# INSTRUCTIONS TO FOLLOW:
Within the material below, locate the line with "bake_transform(first)" and the line with "dress(second, WEBBING, node, None)", then return those two lines and all lines between them, exactly as written.

# INFORMATION SUPPLIED:

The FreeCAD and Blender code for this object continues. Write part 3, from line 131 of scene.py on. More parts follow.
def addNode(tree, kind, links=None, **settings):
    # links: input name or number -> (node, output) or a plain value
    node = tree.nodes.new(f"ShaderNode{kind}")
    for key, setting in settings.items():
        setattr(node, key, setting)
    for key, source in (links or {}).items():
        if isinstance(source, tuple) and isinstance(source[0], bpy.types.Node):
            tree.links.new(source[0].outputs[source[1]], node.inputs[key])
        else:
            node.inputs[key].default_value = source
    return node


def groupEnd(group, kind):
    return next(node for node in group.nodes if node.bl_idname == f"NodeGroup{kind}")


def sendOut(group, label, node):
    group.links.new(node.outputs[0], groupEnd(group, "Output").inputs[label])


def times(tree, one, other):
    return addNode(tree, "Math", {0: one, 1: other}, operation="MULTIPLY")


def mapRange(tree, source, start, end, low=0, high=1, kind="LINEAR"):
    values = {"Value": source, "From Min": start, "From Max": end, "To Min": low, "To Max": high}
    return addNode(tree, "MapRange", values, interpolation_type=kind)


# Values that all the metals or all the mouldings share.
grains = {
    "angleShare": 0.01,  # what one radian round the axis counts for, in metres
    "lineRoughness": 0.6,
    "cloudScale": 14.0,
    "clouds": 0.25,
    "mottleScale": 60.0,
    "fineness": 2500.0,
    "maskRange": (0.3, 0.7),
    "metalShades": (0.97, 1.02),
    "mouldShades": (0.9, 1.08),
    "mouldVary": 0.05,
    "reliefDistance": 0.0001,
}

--

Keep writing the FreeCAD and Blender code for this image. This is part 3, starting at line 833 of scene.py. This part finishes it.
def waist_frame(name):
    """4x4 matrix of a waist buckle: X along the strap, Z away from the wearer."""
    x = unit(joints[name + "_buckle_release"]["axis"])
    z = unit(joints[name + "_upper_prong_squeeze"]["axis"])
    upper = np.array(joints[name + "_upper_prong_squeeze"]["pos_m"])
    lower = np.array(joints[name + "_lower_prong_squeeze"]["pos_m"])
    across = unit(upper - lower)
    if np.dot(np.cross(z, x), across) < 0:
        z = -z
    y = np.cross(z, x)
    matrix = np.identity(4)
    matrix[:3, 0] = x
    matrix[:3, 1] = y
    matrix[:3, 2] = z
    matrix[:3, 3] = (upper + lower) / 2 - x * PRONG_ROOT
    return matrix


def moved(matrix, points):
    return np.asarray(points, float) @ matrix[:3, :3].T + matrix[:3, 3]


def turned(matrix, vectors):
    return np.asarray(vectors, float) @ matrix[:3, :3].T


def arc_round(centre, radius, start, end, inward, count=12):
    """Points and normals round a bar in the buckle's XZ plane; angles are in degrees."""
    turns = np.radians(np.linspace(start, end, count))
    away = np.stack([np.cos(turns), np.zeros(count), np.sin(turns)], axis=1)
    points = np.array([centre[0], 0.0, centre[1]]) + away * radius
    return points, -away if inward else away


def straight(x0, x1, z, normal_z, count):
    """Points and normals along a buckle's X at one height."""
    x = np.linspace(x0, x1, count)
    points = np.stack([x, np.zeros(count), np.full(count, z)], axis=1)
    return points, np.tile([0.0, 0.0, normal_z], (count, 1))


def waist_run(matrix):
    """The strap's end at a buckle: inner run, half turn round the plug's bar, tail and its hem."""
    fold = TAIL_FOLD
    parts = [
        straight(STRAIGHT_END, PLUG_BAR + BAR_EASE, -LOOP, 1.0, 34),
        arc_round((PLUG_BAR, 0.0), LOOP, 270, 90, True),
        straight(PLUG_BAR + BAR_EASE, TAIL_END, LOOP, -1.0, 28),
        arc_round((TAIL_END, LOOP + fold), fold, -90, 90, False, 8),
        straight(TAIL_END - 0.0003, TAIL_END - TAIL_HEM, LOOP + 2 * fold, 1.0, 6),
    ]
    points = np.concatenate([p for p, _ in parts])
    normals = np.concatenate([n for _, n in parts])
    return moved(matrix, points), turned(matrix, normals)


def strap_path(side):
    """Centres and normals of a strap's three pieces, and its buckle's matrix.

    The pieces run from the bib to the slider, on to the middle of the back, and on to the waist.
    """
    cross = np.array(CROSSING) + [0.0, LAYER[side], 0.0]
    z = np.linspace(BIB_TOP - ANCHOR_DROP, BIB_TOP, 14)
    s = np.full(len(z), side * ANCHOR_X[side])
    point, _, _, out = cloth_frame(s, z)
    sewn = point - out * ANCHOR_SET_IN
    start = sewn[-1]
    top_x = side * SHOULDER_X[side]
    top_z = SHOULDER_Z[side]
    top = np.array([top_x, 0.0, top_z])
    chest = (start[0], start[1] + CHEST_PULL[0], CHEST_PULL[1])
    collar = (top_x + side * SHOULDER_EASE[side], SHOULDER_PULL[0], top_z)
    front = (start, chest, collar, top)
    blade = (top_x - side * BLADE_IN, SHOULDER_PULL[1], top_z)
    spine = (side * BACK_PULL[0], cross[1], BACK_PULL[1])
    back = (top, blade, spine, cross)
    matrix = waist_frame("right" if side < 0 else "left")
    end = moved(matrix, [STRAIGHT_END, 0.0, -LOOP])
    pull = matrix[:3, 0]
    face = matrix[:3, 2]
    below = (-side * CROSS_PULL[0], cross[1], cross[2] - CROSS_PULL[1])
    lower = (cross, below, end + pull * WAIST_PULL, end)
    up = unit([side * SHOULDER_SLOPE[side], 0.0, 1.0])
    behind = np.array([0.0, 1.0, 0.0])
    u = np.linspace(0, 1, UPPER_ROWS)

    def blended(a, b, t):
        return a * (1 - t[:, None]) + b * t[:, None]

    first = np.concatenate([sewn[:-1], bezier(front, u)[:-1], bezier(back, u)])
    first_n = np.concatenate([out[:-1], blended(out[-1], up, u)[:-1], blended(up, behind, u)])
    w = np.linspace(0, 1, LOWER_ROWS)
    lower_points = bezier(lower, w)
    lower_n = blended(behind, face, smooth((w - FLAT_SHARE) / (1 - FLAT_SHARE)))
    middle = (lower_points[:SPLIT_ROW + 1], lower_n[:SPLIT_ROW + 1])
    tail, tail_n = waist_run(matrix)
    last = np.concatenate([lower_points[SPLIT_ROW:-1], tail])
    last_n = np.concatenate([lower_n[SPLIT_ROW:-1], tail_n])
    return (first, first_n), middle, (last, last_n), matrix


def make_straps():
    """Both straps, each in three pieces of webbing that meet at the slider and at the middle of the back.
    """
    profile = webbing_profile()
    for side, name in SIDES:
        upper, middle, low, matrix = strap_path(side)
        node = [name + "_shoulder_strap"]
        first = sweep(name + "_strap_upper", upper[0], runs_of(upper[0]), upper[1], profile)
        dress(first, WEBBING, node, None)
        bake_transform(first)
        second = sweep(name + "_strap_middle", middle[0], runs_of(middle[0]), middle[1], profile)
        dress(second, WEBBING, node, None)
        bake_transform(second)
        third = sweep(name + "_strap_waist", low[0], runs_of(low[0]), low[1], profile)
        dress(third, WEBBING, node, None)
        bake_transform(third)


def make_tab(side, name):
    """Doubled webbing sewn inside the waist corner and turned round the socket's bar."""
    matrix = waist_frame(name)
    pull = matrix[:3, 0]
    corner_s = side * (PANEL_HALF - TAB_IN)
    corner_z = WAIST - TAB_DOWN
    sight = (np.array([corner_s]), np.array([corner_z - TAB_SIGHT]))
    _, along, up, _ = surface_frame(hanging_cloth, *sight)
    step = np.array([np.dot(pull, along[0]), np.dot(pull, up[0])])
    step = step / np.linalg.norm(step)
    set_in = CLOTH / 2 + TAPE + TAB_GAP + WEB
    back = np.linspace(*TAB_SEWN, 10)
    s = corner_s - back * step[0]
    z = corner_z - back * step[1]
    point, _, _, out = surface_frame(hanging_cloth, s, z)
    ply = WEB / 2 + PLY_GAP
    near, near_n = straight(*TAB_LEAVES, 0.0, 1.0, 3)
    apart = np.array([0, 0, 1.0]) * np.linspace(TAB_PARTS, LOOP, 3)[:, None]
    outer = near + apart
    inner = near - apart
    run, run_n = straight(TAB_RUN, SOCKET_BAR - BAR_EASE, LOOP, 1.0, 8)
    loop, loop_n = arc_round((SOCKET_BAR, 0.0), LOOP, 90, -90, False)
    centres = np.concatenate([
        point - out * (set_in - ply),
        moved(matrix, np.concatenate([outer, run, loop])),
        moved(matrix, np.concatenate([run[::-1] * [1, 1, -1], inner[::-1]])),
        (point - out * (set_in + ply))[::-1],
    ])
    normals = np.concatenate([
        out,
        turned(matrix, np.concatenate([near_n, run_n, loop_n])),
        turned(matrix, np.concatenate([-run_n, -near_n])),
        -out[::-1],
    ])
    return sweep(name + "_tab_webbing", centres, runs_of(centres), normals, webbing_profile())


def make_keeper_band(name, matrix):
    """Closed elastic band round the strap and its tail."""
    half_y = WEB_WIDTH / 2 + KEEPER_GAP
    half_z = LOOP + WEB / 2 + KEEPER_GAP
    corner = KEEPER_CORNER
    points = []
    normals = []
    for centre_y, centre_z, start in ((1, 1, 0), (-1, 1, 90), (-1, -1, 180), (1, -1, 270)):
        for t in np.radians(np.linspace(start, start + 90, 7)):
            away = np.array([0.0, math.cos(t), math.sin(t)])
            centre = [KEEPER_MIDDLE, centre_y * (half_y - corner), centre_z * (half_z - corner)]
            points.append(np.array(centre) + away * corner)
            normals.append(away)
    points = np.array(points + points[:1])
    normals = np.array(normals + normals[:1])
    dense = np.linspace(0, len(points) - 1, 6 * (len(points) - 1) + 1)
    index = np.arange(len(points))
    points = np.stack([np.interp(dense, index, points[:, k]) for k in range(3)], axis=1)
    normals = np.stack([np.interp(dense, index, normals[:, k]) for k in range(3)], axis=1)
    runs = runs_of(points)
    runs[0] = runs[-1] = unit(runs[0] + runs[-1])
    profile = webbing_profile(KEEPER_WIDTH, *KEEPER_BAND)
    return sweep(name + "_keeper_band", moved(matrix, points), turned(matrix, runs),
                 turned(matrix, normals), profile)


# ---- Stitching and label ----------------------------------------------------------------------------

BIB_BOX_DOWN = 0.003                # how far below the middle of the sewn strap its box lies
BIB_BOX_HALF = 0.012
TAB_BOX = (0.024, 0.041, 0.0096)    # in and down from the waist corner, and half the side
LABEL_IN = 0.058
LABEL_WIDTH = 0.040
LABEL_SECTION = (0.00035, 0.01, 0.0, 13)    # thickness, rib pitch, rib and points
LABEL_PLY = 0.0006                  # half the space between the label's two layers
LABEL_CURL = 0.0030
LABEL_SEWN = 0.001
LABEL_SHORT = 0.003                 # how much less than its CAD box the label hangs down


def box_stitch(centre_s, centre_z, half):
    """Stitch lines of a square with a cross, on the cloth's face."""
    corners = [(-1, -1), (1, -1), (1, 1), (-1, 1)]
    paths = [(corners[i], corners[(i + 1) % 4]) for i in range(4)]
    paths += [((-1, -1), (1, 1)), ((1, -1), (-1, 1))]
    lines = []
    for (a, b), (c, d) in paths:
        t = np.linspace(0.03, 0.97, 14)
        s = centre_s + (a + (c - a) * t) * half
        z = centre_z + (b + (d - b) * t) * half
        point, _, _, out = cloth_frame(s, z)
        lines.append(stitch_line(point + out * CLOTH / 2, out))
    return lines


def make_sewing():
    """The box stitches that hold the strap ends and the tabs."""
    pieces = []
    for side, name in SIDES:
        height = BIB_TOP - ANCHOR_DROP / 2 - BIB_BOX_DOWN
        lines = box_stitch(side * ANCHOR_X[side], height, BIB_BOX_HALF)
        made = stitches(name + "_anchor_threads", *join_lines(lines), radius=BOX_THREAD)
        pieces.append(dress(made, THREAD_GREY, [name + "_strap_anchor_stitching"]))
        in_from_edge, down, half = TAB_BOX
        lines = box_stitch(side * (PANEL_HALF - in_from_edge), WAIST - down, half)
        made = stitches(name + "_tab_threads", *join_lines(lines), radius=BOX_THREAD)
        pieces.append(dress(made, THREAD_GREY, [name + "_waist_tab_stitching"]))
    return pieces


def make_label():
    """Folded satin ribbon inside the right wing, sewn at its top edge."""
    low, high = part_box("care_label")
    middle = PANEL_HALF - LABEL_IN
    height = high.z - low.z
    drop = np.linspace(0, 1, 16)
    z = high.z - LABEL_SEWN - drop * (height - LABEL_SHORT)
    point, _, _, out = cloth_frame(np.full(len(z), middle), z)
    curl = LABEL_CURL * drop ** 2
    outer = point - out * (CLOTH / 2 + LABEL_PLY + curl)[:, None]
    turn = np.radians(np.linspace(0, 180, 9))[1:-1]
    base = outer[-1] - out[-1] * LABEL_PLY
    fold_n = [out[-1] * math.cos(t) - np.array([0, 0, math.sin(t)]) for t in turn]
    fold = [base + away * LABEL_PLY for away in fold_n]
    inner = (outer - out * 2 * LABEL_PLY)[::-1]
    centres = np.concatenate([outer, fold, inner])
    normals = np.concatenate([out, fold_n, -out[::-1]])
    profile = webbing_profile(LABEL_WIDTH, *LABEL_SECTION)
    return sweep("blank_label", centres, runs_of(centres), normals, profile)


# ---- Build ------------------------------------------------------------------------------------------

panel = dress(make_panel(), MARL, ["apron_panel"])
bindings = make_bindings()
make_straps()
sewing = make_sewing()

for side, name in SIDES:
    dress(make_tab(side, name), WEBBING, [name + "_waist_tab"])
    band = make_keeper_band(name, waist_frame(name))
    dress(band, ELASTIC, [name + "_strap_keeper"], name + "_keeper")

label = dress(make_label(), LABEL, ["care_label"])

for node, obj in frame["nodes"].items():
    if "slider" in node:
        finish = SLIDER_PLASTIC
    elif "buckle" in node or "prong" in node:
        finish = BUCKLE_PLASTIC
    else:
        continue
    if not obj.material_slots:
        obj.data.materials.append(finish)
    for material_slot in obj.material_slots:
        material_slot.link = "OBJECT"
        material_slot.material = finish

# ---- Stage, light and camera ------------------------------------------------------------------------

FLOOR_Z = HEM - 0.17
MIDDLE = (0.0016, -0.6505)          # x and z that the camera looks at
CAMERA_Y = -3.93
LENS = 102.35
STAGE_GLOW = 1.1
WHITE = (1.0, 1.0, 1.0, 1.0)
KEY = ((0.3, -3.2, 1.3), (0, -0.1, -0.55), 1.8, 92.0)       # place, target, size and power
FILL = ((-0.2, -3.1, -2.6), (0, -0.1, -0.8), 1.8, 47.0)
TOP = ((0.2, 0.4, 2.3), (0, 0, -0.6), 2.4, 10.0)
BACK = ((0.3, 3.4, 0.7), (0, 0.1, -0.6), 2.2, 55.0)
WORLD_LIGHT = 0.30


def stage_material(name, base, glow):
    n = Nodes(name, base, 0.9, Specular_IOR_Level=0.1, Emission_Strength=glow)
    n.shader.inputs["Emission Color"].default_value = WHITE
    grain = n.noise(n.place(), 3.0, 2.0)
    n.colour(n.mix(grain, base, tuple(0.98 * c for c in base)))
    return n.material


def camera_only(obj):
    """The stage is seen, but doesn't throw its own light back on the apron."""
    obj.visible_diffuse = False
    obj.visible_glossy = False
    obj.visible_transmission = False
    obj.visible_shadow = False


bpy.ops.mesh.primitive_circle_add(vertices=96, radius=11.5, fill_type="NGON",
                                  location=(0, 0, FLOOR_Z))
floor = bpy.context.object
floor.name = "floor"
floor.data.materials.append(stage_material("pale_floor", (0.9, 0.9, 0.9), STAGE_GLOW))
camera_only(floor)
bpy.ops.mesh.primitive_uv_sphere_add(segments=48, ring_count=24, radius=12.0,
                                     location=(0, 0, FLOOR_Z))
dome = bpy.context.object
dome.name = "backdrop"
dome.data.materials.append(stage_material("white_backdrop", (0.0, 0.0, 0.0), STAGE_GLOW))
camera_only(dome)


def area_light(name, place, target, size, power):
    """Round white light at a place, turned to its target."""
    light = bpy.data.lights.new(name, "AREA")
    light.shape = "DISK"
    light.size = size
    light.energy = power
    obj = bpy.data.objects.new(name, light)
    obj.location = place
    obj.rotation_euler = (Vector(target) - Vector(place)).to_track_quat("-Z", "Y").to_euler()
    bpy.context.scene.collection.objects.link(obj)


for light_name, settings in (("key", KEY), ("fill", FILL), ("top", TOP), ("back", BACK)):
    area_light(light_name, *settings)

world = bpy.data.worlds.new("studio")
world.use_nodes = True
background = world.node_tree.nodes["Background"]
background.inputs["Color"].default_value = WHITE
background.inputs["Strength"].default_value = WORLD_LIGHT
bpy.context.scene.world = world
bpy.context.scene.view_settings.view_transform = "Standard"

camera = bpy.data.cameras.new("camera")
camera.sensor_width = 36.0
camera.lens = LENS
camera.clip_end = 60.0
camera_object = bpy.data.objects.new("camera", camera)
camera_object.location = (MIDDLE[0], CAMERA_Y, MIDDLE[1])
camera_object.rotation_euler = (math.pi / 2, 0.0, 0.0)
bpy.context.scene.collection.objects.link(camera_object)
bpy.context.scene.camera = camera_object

--

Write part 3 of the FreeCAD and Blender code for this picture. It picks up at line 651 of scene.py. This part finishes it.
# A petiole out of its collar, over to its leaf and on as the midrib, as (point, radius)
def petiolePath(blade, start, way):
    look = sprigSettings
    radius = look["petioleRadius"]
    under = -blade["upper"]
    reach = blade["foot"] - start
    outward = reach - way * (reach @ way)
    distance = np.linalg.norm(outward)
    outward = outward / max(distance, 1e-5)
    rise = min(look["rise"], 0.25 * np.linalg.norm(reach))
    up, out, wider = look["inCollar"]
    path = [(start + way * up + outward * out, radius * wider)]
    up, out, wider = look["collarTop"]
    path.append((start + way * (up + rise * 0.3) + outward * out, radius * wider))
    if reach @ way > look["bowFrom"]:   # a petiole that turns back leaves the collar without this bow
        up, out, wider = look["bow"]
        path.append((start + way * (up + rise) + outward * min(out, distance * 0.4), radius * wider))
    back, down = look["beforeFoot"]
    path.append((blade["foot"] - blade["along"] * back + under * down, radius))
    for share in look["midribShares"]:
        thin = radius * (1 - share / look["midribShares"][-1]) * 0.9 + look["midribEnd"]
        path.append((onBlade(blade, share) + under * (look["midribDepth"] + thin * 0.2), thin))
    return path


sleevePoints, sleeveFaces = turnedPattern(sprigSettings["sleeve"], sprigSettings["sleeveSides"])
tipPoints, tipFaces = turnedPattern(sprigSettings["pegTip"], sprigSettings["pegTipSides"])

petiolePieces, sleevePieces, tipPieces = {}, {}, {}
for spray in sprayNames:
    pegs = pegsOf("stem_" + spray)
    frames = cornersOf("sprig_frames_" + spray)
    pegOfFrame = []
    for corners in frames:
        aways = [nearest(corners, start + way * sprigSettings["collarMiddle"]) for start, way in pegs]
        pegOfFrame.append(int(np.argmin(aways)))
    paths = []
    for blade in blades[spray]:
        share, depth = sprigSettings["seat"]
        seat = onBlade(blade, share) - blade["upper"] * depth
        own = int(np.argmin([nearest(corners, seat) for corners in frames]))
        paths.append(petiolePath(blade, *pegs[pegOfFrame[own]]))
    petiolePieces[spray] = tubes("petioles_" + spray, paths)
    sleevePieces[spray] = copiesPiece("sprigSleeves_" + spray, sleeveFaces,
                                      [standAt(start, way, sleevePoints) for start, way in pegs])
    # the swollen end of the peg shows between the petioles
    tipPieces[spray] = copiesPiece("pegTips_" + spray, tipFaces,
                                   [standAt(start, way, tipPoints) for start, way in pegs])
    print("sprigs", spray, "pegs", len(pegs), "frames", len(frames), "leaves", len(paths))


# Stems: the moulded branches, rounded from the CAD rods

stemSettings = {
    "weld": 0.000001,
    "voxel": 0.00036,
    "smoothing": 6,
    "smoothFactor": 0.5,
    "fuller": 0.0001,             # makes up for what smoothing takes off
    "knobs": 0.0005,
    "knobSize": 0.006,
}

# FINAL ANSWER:
        bake_transform(first)
        second = sweep(name + "_strap_middle", middle[0], runs_of(middle[0]), middle[1], profile)
        dress(second, WEBBING, node, None)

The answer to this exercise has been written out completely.